Sejak mengikuti proses Syata X HTQ yang berlangsung tanggal 7-8 Desember
2012 di kantor HTQ, ada sesuatu yang membuat saya sebagai anggota, pun juga
pengurus merasa ketar-ketir dan khawatir. Terhadap satu kulmin yang saya sebut
dengan pencitraan dan eksklusivisme. Dengan dalih kedua poros itu akan menjadi
bergend kuat dimana HTQ akan semakin menggaung serta menjadi daya tarik bagi
anggota maupun civitas akademika. Anda bisa bayangkan, setiap tahunnya proses
rekuitment anggota bisa memboyong ratusan mahasiswa menjadi anggota HTQ. Tahun
2012 ini saja, lima ratus sekian anggota bisa tercover dalam Ta’aruf Qur’any.
Tahun 2009, ketika saya mendaftar menjadi anggota, hanya seratus dua puluh
lima-an saja. Berikutnya di tahun 2010 meningkat dua ratus angota. Tahun 2011
meningkat ke tiga ratus hingga lima ratus anggota pada tahun ini. Begitu luar
biasa daya tarik HTQ sehingga menimbulkan satu spekulasi dan penasaran bagi
siapa saja yang melihatnya.

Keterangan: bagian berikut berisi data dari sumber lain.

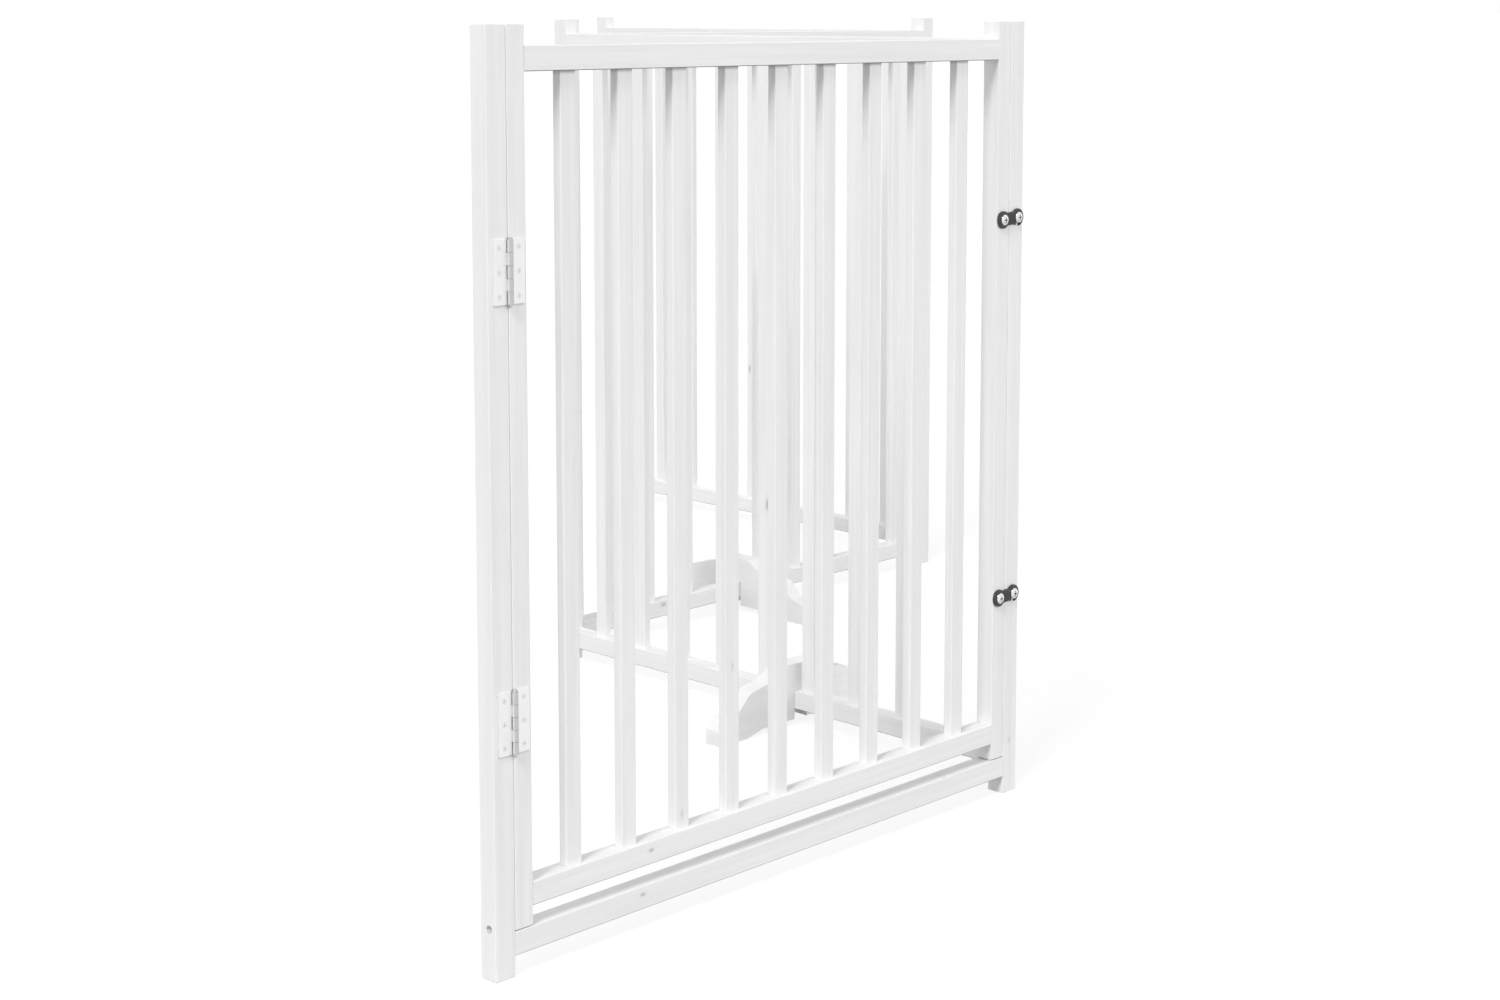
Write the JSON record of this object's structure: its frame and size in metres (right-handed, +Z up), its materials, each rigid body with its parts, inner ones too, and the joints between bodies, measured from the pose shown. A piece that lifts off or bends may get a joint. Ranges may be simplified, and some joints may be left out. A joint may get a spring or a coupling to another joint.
{
  "type": "pet gate",
  "caption": "Freestanding folding wooden pet gate in a zigzag, with upright slats, a hinged walk-through door with swing-hook latches, and saddle feet.",
  "frame": {"origin": "on the floor under the middle of the bounding box", "axes": "+X along the span of the zigzag from the door panel to the last panel, +Y to the left of that, +Z up"},
  "size_m": [2.3444, 0.5816, 0.91],
  "materials": {
    "white_paint": "white satin paint over wood, faint grain and a few grey knots",
    "dowel_wood": "plain beech",
    "hinge_steel": "satin nickel plate",
    "screw_chrome": "bright plate",
    "hook_plastic": "black moulded"
  },
  "bodies": {
    "panel_2": {"p2_near_post": "white_paint", "p2_far_post": "white_paint", "p2_top_rail": "white_paint", "p2_bottom_rail": "white_paint", "p2_slats": "white_paint", "p2_dowels": "dowel_wood", "fold_12_far_leaves": "hinge_steel", "fold_23_near_leaves": "hinge_steel", "fold_23_pins": "hinge_steel", "p2_hinge_screws": "hinge_steel"},
    "panel_1": {"p1_left_post": "white_paint", "p1_right_post": "white_paint", "p1_threshold_rail": "white_paint", "p1_dowels": "dowel_wood", "door_hinge_post_leaves": "hinge_steel", "p1_hinge_screws": "hinge_steel", "fold_12_near_leaves": "hinge_steel", "fold_12_pins": "hinge_steel", "latch_catch_screws": "screw_chrome"},
    "door": {"door_left_stile": "white_paint", "door_right_stile": "white_paint", "door_top_rail": "white_paint", "door_bottom_rail": "white_paint", "door_slat_1": "white_paint", "door_slat_2": "white_paint", "door_slat_3": "white_paint", "door_slat_4": "white_paint", "door_slat_5": "white_paint", "door_slat_6": "white_paint", "door_slat_7": "white_paint", "door_slat_8": "white_paint", "door_slat_9": "white_paint", "door_dowels": "dowel_wood", "door_hinge_door_leaves": "hinge_steel", "door_hinge_pins": "hinge_steel", "door_hinge_screws": "hinge_steel", "latch_pivot_screws": "screw_chrome"},
    "panel_3": {"p3_near_post": "white_paint", "p3_far_post": "white_paint", "p3_top_rail": "white_paint", "p3_bottom_rail": "white_paint", "p3_slats": "white_paint", "p3_dowels": "dowel_wood", "fold_23_far_leaves": "hinge_steel", "fold_34_near_leaves": "hinge_steel", "fold_34_pins": "hinge_steel", "p3_hinge_screws": "hinge_steel"},
    "panel_4": {"p4_near_post": "white_paint", "p4_far_post": "white_paint", "p4_top_rail": "white_paint", "p4_bottom_rail": "white_paint", "p4_slats": "white_paint", "p4_dowels": "dowel_wood", "fold_34_far_leaves": "hinge_steel", "p4_hinge_screws": "hinge_steel"},
    "foot_front": {"foot_front": "white_paint"},
    "foot_rear": {"foot_rear": "white_paint"},
    "hook_upper": {"latch_hook_upper": "hook_plastic"},
    "hook_lower": {"latch_hook_lower": "hook_plastic"}
  },
  "joints": [
    {"name": "fold_1_2", "type": "hinge", "parent": "panel_2", "child": "panel_1", "pos_m": [-0.58803, -0.27323, 0.466], "axis": [0, 0, 1], "range_deg": [-64, 90]},
    {"name": "door_swing", "type": "hinge", "parent": "panel_1", "child": "door", "pos_m": [-1.15746, 0.25576, 0.466], "axis": [0, 0, -1], "range_deg": [0, 170]},
    {"name": "latch_upper", "type": "hinge", "parent": "door", "child": "hook_upper", "pos_m": [-0.63463, -0.26467, 0.683], "axis": [-0.7071, -0.7071, 0], "range_deg": [0, 180]},
    {"name": "latch_lower", "type": "hinge", "parent": "door", "child": "hook_lower", "pos_m": [-0.63463, -0.26467, 0.239], "axis": [-0.7071, -0.7071, 0], "range_deg": [0, 180]},
    {"name": "fold_2_3", "type": "hinge", "parent": "panel_2", "child": "panel_3", "pos_m": [0, 0.27435, 0.466], "axis": [0, 0, 1], "range_deg": [-64, 90]},
    {"name": "fold_3_4", "type": "hinge", "parent": "panel_3", "child": "panel_4", "pos_m": [0.58803, -0.27323, 0.466], "axis": [0, 0, -1], "range_deg": [-64, 90]},
    {"name": "foot_front_lift", "type": "slide", "parent": "panel_2", "child": "foot_front", "axis": [0, 0, 1], "range_m": [0, 0.055]},
    {"name": "foot_rear_lift", "type": "slide", "parent": "panel_3", "child": "foot_rear", "axis": [0, 0, 1], "range_m": [0, 0.055]}
  ]
}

Secara matematis, bisa kita hitung di empat tahun
terakhir dari tahun 2009-2012 anggota HTQ mencapai 11.000.000 sekian anggota.
Angka yang menakjubkan, hampir menyamai anggota partai politik di Indonesia. Namun,
dengan presentase demikian, mengapa forum tertinggi Syata hanya dihadiri
sekelumit orang? Dimana anggota yang lain.
Kita tidak bisa menjust para fungsionaris HTQ yang sudah
menjalankan roda kepengurusannya dengan telaten dan baik. Perlu ada penelaahan
kembali serta menajement kongkrit jika ingin memperbaiki HTQ ke depannya. Dengan asumsi semua kader,
pengurus, dan anggota mencapai kesatuan visi dan misi yang se-frame.
Semua element dari Direktur, Ikhfa’, para mantan ketua HTQ, pengurus (baik yang
sudah didomisioner atau belum) dan anggota harus rembuk bareng,
menentukan rekomendasi dan dijalankan dengan satu prinsip kebersamaan dan
kemaslahatan.
Dimulai saja dari hal-al yang paling dasar.
Ruh lembaga termasuk organisasi adalah kaderisasi. Jika kaderisasi hanya
dipandang sebagai nomer sekian setelah progam kerja, maka akseptabilitas para
anggota akan semakin memudar. Artinya, proker yang wah, besar, unggul silahkan
dicanangkan, tapi jika kaderisasi anggota diabaikan, fantadzirus sa’ah
tunggu tanggal mainnya. Kaderisasi tidak hanya pada anggota yang masih di
ma’had, pun juga tidak harus dengan setoran hafalan. Setelah sekian kali
dikader dengan setoran hafalan, adakah perubahan? Kita harus jujur dengan
mengatakan tidak. Belum saatnya HTQ mencetak kader pecinta, pengkaji, dan
penghafal al-Qur’an. Maka, saya sangat menyayangkan ketika pembahasan ART bahwa
anggota HTQ adalah pecinta, pengkaji, dan penghafal al-Qur’an. Mengapa? Banyak
sekali teman-teman diluar masuk HTQ karena senang dengan organisasinya, dengan
HTQ nya. Mengapa kita tidak merangkul mereka dengan memeberikan
fasilitas-fasilitas manajerial. Model orang seperti ini akan lebih loyal dan
mampu menata organisasi dengan kemampuan manajerialnya dari pada anggota yang
mengaku pecinta, pengkaji, dan penghafal tapi tidak tahu menahu akan apa itu AD-ART,
GBHO, GBHK yang merupakan kitab suci organisasi. Mungkin secara ekstrim dan
radikal saya mengatakan “teks, lafadh, ayat alqur’an yang mereka hafal tidak
ada aktualisasinya di lapangan-dalam konteks ke-organisasian-”. HTQ sekarang
masih harus menata pondasi, nembel semen, nyicil batu bata, mletur
tembok. Membutuhkan satu dua tahun untuk memperbaiki itu dengan tetap
memfasilitasi anggota yang lain dengan ngaji dan setoran.
Hari ini pemilu calon ketua HTQ periode 2012-2013. Semoga diberikan
kemajuan, kemaslahatan, dan kebersamaan.